Moreover, the cost of issuing and printing shares, listing fees in stock exchange and
administrative fees are also included in cost. However, on the other side, on the borrowed
money, Radisson Plc’s financial executives have to manage cash flows so as to pay installments
on due date and repay borrowed money on maturity date. It also has to file its annual accounts to
represent information to the lenders about their financial status, profitability, solvency, debt
burden capacity, interest payment ability and credit worthiness (Sources of funds, 2014). Although,
rate of dividend on equity is not fixed, while on debt capital, it is fixed, but still, loans are
considered beneficial because tax benefits are available on loan facilities. Moreover, equity
capital transfer controlling power to owners whereas it is not so with the borrowed money. All
the evaluation clealry depicts that loan financing are considered cheaper source of finance as
compared to equity, therefore, Radisson Plc must chose this source.

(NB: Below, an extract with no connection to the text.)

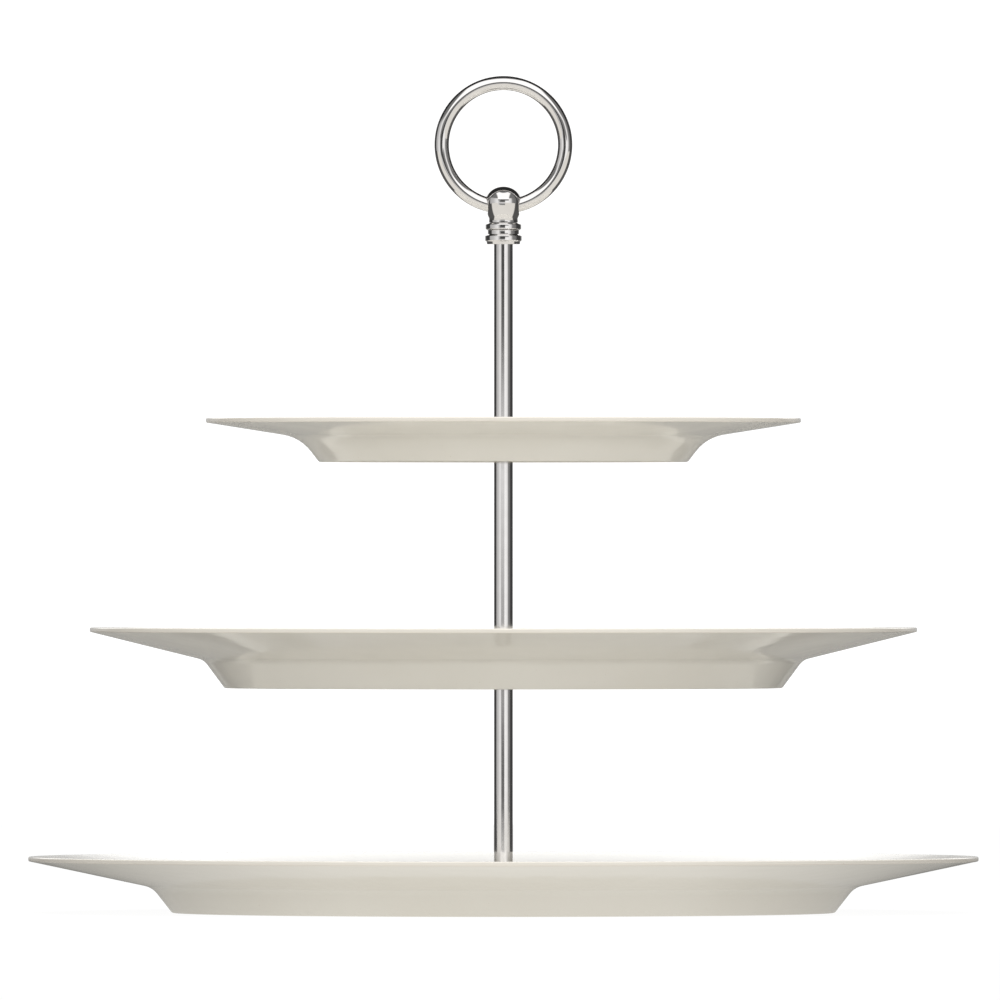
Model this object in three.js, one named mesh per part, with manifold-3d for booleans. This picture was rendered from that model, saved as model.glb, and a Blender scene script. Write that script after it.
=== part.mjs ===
// Three-tier cake stand: three glazed plates clamped one above another on a screwed chrome spindle,
// with a ball finial and a ring handle on top. Millimetres, +Z up. The origin is the centre of the
// plane that the lower plate's foot stands on, and the ring handle lies in the XZ plane.
import * as THREE from "three";
import { mergeVertices } from "three/addons/utils/BufferGeometryUtils.js";
import Module from "manifold-3d";

const wasm = await Module();
wasm.setup();

// ---- driving dimensions ------------------------------------------------------------------------

// Each plate: rim is the outer radius; foot is the radius where the wall's slope meets the ground;
// slopes are in degrees above the horizontal; bend rounds the corner between wall and rim; recess is
// the height of the foot ring and floor the thickness of the well's floor.
const LOWER_PLATE = {
  rim: 152.5, foot: 106.35, height: 18.1, rimSlope: 12, wallSlope: 52, bend: 7, recess: 4, floor: 4,
};
const MIDDLE_PLATE = {
  rim: 132.8, foot: 89.5, height: 19.6, rimSlope: 13.9, wallSlope: 53.5, bend: 5, recess: 4, floor: 4,
};
const TOP_PLATE = {
  rim: 95.5, foot: 59.2, height: 14.15, rimSlope: 9, wallSlope: 52.5, bend: 14, recess: 3.5, floor: 3.5,
};
const RIM_EDGE = 1.5; // thickness of every plate at its lip
const LIP_ROUND = 0.7; // radius of the lip's two edges
const RIM_ROOT = 3.1; // thickness where the rim meets the wall
const PLATE_HOLE = 4; // radius of the hole drilled through each plate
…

Interest is the cost of debt as Radisson Plc will be requires to pay dividend to the debt
holders as per their loan repayment schedule. However, it provides tax benefits to the fim as
HMRC consider payment of loan as an allowed expense for tax determination.
On the other side, cost of equity is dividend about which company does not have any
legal compulsion, henceforth dividend payment decisions can be taken on the basis of
availability of profitability.
B
Financial planning, also called monetary planning refers to the process of meeting
financial goals through the proper and effective utilization of money. It consists of various
functions such as setting targets, analyzing current financial status, estimating future capital
requirement and coming with a suitable strategic plan or approach to reach goals (De Wit, 2016).
The benefits of the financial planning are described here underneath:
Prior and advance planning provides direction to the Radisson Plc’s managers about the
way how they can utilize resource optimally and manage cost.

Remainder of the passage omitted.